After MIT police actions early Friday, Harvard now has the only student protest camp left in Greater Boston’s college movement against Israeli actions in Gaza. While the MIT protesters vow to return, Harvard’s are calling for a rally.

Ten MIT students were taken into custody by campus police early Friday and to Cambridge Police Department headquarters. Hearings were planned the same day at Cambridge District Court in Medford, according to the school and National Lawyers Guild of Massachusetts, which said it would have a legal team on hand to represent them.

Those arrested were a mix of graduate and undergraduate students who “did not resist arrest and were peacefully escorted” off MIT grounds, said Sarah McDonnell, deputy director of the school’s media relations. They were taken from a tent camp set up April 21 on the Kresge Oval to protest violence in the Middle East.

“You cannot suspend the movement. We will be back,” said the school’s Coalition Against Apartheid on social media.

Harvard’s tent camp – inside the locked gates of Harvard Yard – serves as the final physical manifestation of protester goals that schools stop investing in businesses that work with Israel or contribute to Israeli violence within Palestinian territories. In general, protesters also want a cease-fire in retaliation for the Oct. 7 attacks carried out by the terrorist group Hamas in Israel, while other groups decry what they see as a surge in antisemitism around the protests and note that Hamas still holds Israeli hostages.

Activists framed by fences put up police at the MIT camp. (Photo: Yaakov Aldrich)

Another 10 people were arrested Thursday at a different protest at MIT and were released from booking that night, getting court dates next week, according to the National Lawyers Guild. That makes a total 20 arrests at the school.

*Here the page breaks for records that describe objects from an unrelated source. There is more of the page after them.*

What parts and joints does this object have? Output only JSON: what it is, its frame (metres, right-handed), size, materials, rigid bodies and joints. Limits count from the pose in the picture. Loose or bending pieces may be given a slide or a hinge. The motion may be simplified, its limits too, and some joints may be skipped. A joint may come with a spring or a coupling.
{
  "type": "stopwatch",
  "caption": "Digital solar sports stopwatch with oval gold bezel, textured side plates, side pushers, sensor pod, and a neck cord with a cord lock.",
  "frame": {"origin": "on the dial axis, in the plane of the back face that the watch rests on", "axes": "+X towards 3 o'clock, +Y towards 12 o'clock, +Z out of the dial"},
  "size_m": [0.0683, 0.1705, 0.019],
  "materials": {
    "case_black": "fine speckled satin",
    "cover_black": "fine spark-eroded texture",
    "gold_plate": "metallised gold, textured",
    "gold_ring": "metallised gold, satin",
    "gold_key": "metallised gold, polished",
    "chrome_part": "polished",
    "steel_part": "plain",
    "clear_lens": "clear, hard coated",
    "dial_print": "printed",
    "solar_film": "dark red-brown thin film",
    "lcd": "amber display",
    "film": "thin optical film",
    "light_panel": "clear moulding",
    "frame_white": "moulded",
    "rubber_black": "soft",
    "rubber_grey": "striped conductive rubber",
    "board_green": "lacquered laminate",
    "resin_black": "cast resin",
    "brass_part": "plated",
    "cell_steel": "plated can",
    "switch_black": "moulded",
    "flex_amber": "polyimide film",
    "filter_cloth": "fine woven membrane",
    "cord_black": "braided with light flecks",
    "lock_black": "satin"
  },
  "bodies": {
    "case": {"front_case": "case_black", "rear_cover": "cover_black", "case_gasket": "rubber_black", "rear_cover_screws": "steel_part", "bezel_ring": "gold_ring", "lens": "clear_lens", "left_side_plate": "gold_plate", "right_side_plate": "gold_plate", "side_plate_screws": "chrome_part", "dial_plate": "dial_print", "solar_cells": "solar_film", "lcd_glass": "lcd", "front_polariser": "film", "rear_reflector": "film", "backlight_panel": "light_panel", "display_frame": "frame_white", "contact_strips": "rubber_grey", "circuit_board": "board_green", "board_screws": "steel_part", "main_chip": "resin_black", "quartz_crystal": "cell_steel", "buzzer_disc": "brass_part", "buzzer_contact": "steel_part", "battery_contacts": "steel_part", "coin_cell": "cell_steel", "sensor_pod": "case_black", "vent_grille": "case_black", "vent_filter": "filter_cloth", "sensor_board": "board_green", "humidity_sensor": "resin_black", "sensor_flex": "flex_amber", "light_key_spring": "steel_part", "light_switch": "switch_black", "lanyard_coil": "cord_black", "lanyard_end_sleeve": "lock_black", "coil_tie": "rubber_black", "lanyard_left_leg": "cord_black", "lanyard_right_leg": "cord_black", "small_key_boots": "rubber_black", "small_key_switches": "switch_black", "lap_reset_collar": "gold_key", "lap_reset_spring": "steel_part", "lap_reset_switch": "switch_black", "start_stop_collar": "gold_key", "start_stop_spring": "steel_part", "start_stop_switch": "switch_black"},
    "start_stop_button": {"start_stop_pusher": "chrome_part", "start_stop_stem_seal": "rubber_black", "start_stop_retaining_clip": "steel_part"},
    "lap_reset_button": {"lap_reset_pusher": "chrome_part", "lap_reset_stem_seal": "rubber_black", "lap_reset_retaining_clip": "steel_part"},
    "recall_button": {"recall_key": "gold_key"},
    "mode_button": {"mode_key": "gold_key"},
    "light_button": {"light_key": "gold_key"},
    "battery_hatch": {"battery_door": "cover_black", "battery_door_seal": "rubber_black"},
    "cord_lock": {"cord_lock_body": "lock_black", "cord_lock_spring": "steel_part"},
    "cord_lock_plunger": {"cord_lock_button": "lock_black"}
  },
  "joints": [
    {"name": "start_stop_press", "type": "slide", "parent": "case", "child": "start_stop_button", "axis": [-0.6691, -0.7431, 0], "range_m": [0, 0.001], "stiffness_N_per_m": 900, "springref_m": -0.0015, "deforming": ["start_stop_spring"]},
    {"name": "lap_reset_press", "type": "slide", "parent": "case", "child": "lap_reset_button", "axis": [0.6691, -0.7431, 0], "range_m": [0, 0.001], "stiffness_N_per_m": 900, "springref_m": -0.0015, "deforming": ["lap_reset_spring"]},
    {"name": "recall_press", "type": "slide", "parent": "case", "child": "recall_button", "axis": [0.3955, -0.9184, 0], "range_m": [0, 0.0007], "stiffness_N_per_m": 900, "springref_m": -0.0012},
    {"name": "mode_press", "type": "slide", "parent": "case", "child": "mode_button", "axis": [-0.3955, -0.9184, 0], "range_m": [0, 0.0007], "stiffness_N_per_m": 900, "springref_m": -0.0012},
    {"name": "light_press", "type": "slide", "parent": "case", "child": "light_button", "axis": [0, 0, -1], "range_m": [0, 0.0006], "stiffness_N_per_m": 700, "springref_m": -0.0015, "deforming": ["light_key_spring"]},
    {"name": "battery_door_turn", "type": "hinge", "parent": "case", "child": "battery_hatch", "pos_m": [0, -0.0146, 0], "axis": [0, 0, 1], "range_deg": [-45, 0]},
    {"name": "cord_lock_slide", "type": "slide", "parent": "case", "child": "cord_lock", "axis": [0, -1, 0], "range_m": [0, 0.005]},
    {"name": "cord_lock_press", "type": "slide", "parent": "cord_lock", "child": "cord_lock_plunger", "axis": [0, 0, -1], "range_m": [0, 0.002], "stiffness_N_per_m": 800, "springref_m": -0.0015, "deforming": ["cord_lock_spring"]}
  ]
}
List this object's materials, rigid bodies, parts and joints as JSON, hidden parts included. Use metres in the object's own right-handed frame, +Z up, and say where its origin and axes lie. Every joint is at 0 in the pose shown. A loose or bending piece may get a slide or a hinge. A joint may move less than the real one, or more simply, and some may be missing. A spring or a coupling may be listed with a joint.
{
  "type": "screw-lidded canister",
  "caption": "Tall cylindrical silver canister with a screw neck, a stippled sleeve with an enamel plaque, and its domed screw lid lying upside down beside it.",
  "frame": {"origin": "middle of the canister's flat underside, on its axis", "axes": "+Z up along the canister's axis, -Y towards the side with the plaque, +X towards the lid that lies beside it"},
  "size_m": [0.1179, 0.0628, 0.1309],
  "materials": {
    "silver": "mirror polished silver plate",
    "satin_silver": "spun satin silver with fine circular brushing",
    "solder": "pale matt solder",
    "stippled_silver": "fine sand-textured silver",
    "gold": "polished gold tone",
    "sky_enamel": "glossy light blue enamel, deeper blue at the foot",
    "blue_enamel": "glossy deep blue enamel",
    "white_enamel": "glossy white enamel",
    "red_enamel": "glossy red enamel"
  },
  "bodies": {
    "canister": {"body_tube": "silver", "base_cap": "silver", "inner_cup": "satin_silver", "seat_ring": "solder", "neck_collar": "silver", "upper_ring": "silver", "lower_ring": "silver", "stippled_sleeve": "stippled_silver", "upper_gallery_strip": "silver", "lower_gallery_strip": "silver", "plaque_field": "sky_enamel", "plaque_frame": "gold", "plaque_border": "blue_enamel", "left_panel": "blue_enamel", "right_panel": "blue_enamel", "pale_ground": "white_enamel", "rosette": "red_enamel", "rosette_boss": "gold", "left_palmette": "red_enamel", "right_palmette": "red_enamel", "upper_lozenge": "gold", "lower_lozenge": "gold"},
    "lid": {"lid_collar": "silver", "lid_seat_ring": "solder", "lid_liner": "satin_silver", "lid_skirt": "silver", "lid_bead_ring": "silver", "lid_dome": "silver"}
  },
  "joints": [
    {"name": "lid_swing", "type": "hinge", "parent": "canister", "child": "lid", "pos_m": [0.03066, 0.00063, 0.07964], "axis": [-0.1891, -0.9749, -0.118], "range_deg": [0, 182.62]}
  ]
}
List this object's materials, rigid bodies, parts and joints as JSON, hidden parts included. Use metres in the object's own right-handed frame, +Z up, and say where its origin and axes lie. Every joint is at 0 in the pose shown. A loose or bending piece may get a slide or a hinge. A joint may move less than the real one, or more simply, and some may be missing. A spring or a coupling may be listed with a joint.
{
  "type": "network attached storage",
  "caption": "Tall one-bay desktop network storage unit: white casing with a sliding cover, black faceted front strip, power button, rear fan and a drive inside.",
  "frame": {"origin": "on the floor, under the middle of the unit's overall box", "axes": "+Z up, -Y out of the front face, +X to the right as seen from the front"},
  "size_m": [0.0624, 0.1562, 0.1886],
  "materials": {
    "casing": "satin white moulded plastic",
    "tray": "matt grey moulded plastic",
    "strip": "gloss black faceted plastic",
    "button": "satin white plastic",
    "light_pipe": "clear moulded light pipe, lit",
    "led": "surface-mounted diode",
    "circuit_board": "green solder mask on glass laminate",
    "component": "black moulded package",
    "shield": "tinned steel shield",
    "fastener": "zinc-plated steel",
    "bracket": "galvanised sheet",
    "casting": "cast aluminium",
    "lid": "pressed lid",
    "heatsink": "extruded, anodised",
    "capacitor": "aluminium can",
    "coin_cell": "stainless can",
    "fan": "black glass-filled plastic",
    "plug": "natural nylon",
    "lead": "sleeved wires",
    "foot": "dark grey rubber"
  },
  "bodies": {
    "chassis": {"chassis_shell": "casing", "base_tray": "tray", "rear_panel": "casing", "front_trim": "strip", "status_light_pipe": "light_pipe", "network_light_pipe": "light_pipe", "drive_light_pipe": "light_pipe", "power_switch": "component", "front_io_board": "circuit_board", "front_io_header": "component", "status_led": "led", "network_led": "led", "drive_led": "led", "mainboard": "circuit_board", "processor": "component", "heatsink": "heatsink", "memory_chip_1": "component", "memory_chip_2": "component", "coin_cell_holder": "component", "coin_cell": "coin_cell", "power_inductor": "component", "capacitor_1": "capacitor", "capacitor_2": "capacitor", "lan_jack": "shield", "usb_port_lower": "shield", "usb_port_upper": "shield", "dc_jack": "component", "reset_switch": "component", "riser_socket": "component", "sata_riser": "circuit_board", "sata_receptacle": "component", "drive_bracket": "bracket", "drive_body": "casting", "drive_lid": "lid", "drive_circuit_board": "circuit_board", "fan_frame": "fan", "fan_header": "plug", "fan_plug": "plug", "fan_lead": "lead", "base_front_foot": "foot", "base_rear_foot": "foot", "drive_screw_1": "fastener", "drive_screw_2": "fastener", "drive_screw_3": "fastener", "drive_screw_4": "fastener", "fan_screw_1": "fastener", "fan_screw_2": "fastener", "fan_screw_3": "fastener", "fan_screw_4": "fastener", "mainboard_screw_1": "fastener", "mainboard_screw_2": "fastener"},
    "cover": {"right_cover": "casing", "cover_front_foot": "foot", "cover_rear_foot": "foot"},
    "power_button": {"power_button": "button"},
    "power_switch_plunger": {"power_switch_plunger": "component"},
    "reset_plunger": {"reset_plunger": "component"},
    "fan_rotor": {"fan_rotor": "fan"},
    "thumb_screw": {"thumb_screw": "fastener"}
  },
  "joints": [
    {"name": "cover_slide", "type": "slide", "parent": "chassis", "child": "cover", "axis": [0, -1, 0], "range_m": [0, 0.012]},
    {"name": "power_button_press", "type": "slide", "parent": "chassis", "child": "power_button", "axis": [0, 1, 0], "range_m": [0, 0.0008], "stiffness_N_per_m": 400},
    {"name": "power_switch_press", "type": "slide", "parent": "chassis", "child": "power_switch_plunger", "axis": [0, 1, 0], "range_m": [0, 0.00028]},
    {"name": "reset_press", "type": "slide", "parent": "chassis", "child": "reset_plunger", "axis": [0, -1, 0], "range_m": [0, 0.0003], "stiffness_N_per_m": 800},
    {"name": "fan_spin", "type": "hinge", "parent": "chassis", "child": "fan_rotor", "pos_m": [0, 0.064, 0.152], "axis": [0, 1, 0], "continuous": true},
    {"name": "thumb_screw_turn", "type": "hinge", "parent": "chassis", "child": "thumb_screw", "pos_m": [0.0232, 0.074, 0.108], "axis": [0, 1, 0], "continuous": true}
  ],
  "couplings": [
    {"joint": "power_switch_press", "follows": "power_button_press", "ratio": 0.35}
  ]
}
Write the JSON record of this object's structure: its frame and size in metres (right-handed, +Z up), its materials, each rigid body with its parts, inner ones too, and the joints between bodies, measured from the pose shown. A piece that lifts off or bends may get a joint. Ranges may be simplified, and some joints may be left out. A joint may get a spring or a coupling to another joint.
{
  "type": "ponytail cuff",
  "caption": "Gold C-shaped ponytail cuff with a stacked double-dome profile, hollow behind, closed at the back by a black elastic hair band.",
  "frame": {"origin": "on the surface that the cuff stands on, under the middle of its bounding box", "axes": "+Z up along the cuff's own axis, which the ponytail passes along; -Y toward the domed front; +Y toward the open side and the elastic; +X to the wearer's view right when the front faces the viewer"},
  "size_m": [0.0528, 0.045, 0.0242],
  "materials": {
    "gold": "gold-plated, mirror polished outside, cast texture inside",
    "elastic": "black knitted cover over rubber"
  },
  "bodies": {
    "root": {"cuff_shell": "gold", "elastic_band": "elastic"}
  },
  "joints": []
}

“We did not take this step suddenly. We offered warnings. We telegraphed clearly what was coming. At each point, the students made their own choices. And finally, choosing among several bad options, we chose the path we followed this morning – where each student again had a choice. I do not expect everyone to agree with our reasoning or our decision, but I hope it helps to see how we got there,” Sally Kornbluth, president of the Massachusetts Institute of Technology, said in a message to the school community.

Police, some in riot gear, began massing around the camp at around 4 a.m. Friday and gave people inside the camp a 15-minute warning to leave. All but 10 did, according to The Tech, the school’s student newspaper, while a protest went on nearby. Access to campus buildings was limited electronically, a step that follows the issuing of student suspensions Wednesday. Kornbluth did not specify how many suspensions were issued, and the school has declined to give specifics. McDonnell said Friday only that “dozens of interim suspensions and referrals to the Committee on Discipline have been issued.”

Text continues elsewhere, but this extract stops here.